Protection systems play a key role for the safe and reliable operation of today’s electricity power systems. Properly working protection devices help to maintain the safety of the system and to safeguard assets from damage. In order to ensure reliable operation, protective relays as well as recloser controls must be tested throughout their life-cycle, from their initial development through production and commissioning to periodical maintenance during operation. Our test equipment is ideal for each of these life-cycle phases and for any environment. As a reliable long-term partner, we offer state-of-the-art testing solutions which are continuously being developed and maintained to help you to keep pace with the increasingly complex requirements of your systems.
What is Done During Protective Device Testing?
Lightning protection is a means to protect equipment, facilities and people from the effects of nearby or direct lightning events. Whereas, surge protection provides protection to equipment from the effects of more distant lightning events or power system anomalies. Five basic procedures are employed to test protection devices.
Clamping Voltage Tests
When a transient occurs, the SPD resistance changes from a very high stand-by value to a very low conduction value. The transient is absorbed and clamped at a defined level, protecting sensitive electronic circuits and diverting the transient energy to ground. A normalised current impulse of 8/20us is defined in the standards IEC 61643-1 and IEC61180-1.
Surge Withstand Tests
Surge withstand tests are intended to assess the maximum peak current carrying capability of varistors. The surge withstand capability is approximately proportional to the varistor disk size (diameter). Energy levels are much higher than for the clamping voltage tests with impulse levels in the tens of kilo amps range.
Energy Absorption Tests
High energy surges are usually generated by inductive discharges of motors and transformers. Energy absorption in an SPD is the integral current flow through and the voltage across an SPD. Surge currents of relatively long duration are required for testing maximum energy absorption capacity of an SPD. A rectangular wave of 2ms duration is sometimes used instead of the double exponential waveforms.
Combination Wave Tests
Surge events can be generated by lightning phenomena, switching transients or the activation of protection devices in the power distribution system. A surge itself is influenced by the propagation path taken so that impulses from the same event may have different forms depending upon where a measurement is taken. Combination Wave Generators (CWG) simulate a surge event in power lines close to or within building.

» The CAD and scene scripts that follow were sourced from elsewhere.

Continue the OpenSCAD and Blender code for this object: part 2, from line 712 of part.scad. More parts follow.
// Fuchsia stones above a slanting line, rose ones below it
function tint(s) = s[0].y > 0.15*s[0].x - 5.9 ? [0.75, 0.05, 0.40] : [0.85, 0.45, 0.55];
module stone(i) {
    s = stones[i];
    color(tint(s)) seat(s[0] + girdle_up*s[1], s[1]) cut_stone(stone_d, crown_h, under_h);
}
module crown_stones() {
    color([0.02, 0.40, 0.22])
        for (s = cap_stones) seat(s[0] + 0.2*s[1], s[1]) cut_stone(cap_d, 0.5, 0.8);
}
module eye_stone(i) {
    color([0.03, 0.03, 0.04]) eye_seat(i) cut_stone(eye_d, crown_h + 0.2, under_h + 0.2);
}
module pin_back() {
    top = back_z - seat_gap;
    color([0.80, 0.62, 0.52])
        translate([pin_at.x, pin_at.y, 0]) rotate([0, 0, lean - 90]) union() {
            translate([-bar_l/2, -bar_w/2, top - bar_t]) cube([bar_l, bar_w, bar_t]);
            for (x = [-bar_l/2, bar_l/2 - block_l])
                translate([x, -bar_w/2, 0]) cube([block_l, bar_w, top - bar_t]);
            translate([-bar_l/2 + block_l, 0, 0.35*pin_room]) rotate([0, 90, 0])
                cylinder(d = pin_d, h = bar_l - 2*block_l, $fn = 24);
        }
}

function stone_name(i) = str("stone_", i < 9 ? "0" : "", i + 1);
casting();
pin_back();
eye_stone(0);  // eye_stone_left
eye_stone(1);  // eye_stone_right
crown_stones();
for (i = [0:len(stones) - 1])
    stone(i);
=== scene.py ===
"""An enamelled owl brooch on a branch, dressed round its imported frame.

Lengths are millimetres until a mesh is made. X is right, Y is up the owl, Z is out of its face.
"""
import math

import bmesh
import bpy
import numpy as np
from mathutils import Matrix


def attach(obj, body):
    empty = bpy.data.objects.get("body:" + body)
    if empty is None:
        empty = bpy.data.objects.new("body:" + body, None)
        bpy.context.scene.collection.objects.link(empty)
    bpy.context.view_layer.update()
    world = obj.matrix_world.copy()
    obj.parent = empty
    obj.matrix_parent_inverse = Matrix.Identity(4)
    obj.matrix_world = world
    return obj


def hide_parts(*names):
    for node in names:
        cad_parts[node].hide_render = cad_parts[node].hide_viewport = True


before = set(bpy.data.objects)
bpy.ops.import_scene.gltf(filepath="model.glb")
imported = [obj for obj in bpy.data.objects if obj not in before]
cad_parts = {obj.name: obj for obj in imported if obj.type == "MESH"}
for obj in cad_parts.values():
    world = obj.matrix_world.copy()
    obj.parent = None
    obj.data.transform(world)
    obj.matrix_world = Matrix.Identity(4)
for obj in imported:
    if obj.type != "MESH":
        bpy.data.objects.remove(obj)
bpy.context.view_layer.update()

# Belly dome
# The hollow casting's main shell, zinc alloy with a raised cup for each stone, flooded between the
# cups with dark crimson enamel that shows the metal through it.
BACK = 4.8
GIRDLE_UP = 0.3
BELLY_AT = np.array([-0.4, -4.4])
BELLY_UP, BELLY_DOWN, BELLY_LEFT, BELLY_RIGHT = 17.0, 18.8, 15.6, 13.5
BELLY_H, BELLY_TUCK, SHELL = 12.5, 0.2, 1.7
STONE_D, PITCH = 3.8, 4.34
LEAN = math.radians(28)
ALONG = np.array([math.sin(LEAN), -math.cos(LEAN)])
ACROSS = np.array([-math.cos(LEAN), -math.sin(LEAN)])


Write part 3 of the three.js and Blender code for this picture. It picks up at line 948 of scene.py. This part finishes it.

Duty Cycle (Flammability) Tests
A series of pulses is applied to the varistor to assess maximum rated dissipation. Exceeding the maximum rated dissipation will cause the protection device to be destroyed. A flammability risk could occur. The 8/20us current impulse is superimposed on the mains power supply
How do We Conduct Protective Device Testing?
Basic devices have the ability to recognize and define fuses, protective relays, breaker trip devices, and surge suppressors and to understand their differences and uses. A common mistake for relay testers is to use spare outputs, displays, and/or LEDs for their pickup and timing tests and ignore the in-service output logic, believing that they are using the same elements in their test equations as the final logic.
Depending on the protective device the tests varies accordingly:
They conduct the flow of current as long as a nominal value of current is flowing through the circuit to the load attached to it. Even at the slightest contact, current conduction occurs. But as soon as the breaker senses an excessively large amount which does not lie in its operating range (which can be checked through the ratings of the circuit breaker), the trip unit actuates the bimetallic strip and the contact breaks and immediately further flow of current is stopped. In addition to the safety operation, it also provides a kind of voltage insulation to the circuit and retains the flow after the current retains its appropriate value.
The field-testing and calibration of solid-state trip units can be performed by either primary current injection method or secondary current injection method. A coordination study is an organized effort to achieve optimum electrical distribution system protection by determining the appropriate frame sizes, ampere ratings and settings of overcurrent protective devices. When an overcurrent occurs in a properly coordinated distribution system, only the protective device nearest the fault will open. The secondary injection test is performed using a specially designed power supply unit. It should be noted that the secondary injection method only tests the solid-state trip unit logic and does not test the current sensors, wiring, or the breaker current handling components. Most solid-state trip units have terminal blocks that are equipped with test plug terminals for making the calibration test. The test set allows checking of the solid state trip unit operation without using primary current. The test set will pass enough current to check any desired calibration point. The breaker must be de-energized before checking the operation of the solid-state trip units. If the test set shows that the solid-state trip unit is not functioning properly, the trip unit should be replaced.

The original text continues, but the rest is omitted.